Vous me direz que j’avais qu’à mieux gérer mes affaires. Que si je gérais mieux, je n’aurais pas à négocier avec un fournisseur, que je n’aurais pas à calculer au dollar près mes épiceries, que je n’aurais pas à stresser sur un paiement qui rebondi, que je n’aurais pas à me demander si j’ai les moyens d’aller à un cinq à sept avec des ami.es (plutôt que si j’en ai envie).

À l’époque où j’avais un revenu décent, c’était facile de penser que j’étais bon avec mes factures. J’avais un imprévu? Pas de trouble, ça ne m’empêchait pas de faire mes paiements. J’avais un plus gros paiement que prévu? Pas de problème, je n’avais pas à le négocier, j’étais capable de l’absorber sans faire aucun calcul.

C’est facile gérer un budget quand tu n’as pas de contraintes. Il n’y a aucun défi. Sans dire que tous les bénéficiaires de l’aide sociale sont de bons gestionnaires, je crois que la majorité des grands gestionnaires respectés (ou bons pères de famille) se péteraient la gueule s’ils devaient gérer un budget comme celui qu’on a sur l’aide sociale.

C’est facile gérer un budget quand tu as les fonds pour le gérer. C’est autre chose de devoir tout payer quand ton portefeuille ne te permet pas, à la source, de tout payer, même en te privant, même en te limitant à l’essentiel.

Avec moins de 700$ par mois, payer un loyer et de la bouffe pour un mois est déjà un défi. On ne parle même pas ensuite d’Internet, d’Hydro-Québec, de vêtements, du transport en commun, du téléphone, de la télé et encore moins de restaurants.

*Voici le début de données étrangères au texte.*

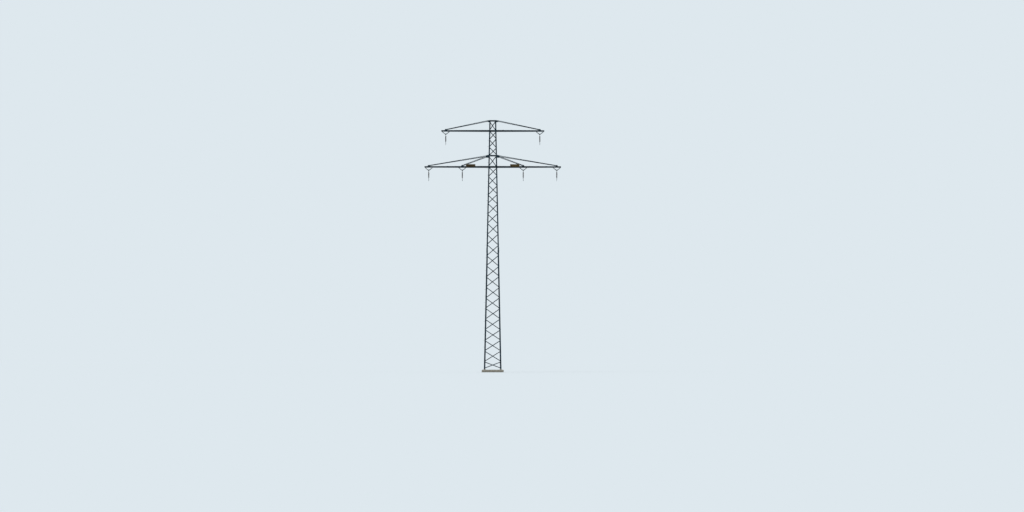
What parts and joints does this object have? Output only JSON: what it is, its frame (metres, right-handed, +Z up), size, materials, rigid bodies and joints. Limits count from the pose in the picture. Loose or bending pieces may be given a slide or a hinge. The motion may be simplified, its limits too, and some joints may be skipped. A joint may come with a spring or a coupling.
{
  "type": "lattice transmission pylon",
  "caption": "Slim square lattice suspension pylon, about 30 m tall, with two crossarms on sloping ties and six long-rod insulator strings in V hangers.",
  "frame": {"origin": "centre of the underside of the foundation block, at the mount base", "axes": "+Z up the mast, X along the crossarms, Y along the line, -Y the side seen in the picture"},
  "size_m": [16.26, 2.6, 30],
  "materials": {
    "concrete": "matte",
    "painted_steel": "satin",
    "galvanised_steel": "matte",
    "porcelain": "gloss",
    "board_enamel": "satin"
  },
  "bodies": {
    "mast": {"foundation_block": "concrete", "leg_lower_front_left": "painted_steel", "leg_lower_front_right": "painted_steel", "leg_lower_back_right": "painted_steel", "leg_lower_back_left": "painted_steel", "leg_upper_front_left": "painted_steel", "leg_upper_front_right": "painted_steel", "leg_upper_back_right": "painted_steel", "leg_upper_back_left": "painted_steel", "bracing_lower_front": "painted_steel", "bracing_lower_right": "painted_steel", "bracing_lower_back": "painted_steel", "bracing_lower_left": "painted_steel", "bracing_upper_front": "painted_steel", "bracing_upper_right": "painted_steel", "bracing_upper_back": "painted_steel", "bracing_upper_left": "painted_steel", "splice_plates": "painted_steel", "mast_frames": "painted_steel", "upper_arm_left": "painted_steel", "upper_arm_right": "painted_steel", "lower_arm_left": "painted_steel", "lower_arm_right": "painted_steel", "upper_ties_left": "painted_steel", "upper_ties_right": "painted_steel", "lower_ties_left": "painted_steel", "lower_ties_right": "painted_steel", "upper_hangers": "painted_steel", "lower_inner_hangers": "painted_steel", "lower_outer_hangers": "painted_steel", "marker_board_left": "board_enamel", "marker_board_right": "board_enamel"},
    "string_upper_left": {"string_upper_left_fittings": "galvanised_steel", "string_upper_left_insulator": "porcelain"},
    "string_upper_right": {"string_upper_right_fittings": "galvanised_steel", "string_upper_right_insulator": "porcelain"},
    "string_inner_left": {"string_inner_left_fittings": "galvanised_steel", "string_inner_left_insulator": "porcelain"},
    "string_inner_right": {"string_inner_right_fittings": "galvanised_steel", "string_inner_right_insulator": "porcelain"},
    "string_outer_left": {"string_outer_left_fittings": "galvanised_steel", "string_outer_left_insulator": "porcelain"},
    "string_outer_right": {"string_outer_right_fittings": "galvanised_steel", "string_outer_right_insulator": "porcelain"}
  },
  "joints": [
    {"name": "swing_upper_left", "type": "hinge", "parent": "mast", "child": "string_upper_left", "pos_m": [-5.61, 0, 28.29], "axis": [0, 1, 0], "range_deg": [-50, 50]},
    {"name": "swing_upper_right", "type": "hinge", "parent": "mast", "child": "string_upper_right", "pos_m": [5.61, 0, 28.29], "axis": [0, 1, 0], "range_deg": [-50, 50]},
    {"name": "swing_inner_left", "type": "hinge", "parent": "mast", "child": "string_inner_left", "pos_m": [-3.63, 0, 23.98], "axis": [0, 1, 0], "range_deg": [-50, 50]},
    {"name": "swing_inner_right", "type": "hinge", "parent": "mast", "child": "string_inner_right", "pos_m": [3.63, 0, 23.98], "axis": [0, 1, 0], "range_deg": [-50, 50]},
    {"name": "swing_outer_left", "type": "hinge", "parent": "mast", "child": "string_outer_left", "pos_m": [-7.63, 0, 23.98], "axis": [0, 1, 0], "range_deg": [-50, 50]},
    {"name": "swing_outer_right", "type": "hinge", "parent": "mast", "child": "string_outer_right", "pos_m": [7.63, 0, 23.98], "axis": [0, 1, 0], "range_deg": [-50, 50]}
  ]
}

L’expérience tentée et expliquée dans le Journal de Montréal l’autre jour n’est que la pointe de l’iceberg. On peut lire dans l’article le père, Denis Paquin, déclarer : « Il est possible de s’en tirer, mais il faut tout le temps que tu sois en train de penser à ça, et il ne faut pas qu’il t’arrive un imprévu. »

Et tu n’as encore rien vu, Denis! Sur l’aide sociale, ou en situation de pauvreté – comme c’est le cas même en travaillant à temps plein au salaire minimum – c’est un stress permanent, sur tout. Le moindre imprévu te gâche tout. Oui, tu penses à comment tu vas faire pour manger, mais aussi tout le reste!

Quels genres d’imprévus parle-t-on? C’est tellement divers. C’est une paire de pantalons qui déchire ou des souliers qui se trouent. C’est quelque chose qui brise chez toi. C’est tomber malade. C’est pogner une contravention. C’est un changement de tarif soudain d’électricité, d’Internet, de téléphone. C’est l’épicerie qui augmente. Ou ton loyer. C’est un chèque qui ne rentre pas (quand tu es pigiste). C’est aider une personne de ta famille ou un.e ami.e qui avait besoin d’un coup de main. C’est parfois aussi un oubli. Un simple oubli. C’est parfois tellement banal, mais même le truc le plus banal peut être fatal quand tu es pauvre.

C’est facile avoir l’air d’un bon gestionnaire quand tu as un revenu décent, ou indécemment élevé. C’est facile, dans ce temps-là, croire que si le pauvre est dans la merde, ce n’est pas dû à un problème systémique, mais que c’est qu’une question de gestion financière personnelle.

Ça fait plusieurs fois que j’écris sur la pauvreté et que je dénonce le programme Objectif emploi du gouvernement libéral, parce qu’il n’aide pas les bénéficiaires à améliorer leur sort, mais au contraire, conforte les préjugés et maintient le cercle vicieux qui accompagne souvent la pauvreté.

J’en ai parlé ici (mon expérience sur l’aide sociale), ici (le mythe du self made man) et ici (survivre au lieu de vivre).

Je suis un peu irrité par ces discours de François Blais et d’autres sur l’importance de se prendre en main venant de personnes qui semblent n’avoir jamais connu la pauvreté. Moi aussi j’étais bon avec mon budget quand j’avais un bon revenu. Ou du moins, comme plein de gens, j’avais l’air bon.

Mais c’est plus une question de revenus que de talent, finalement.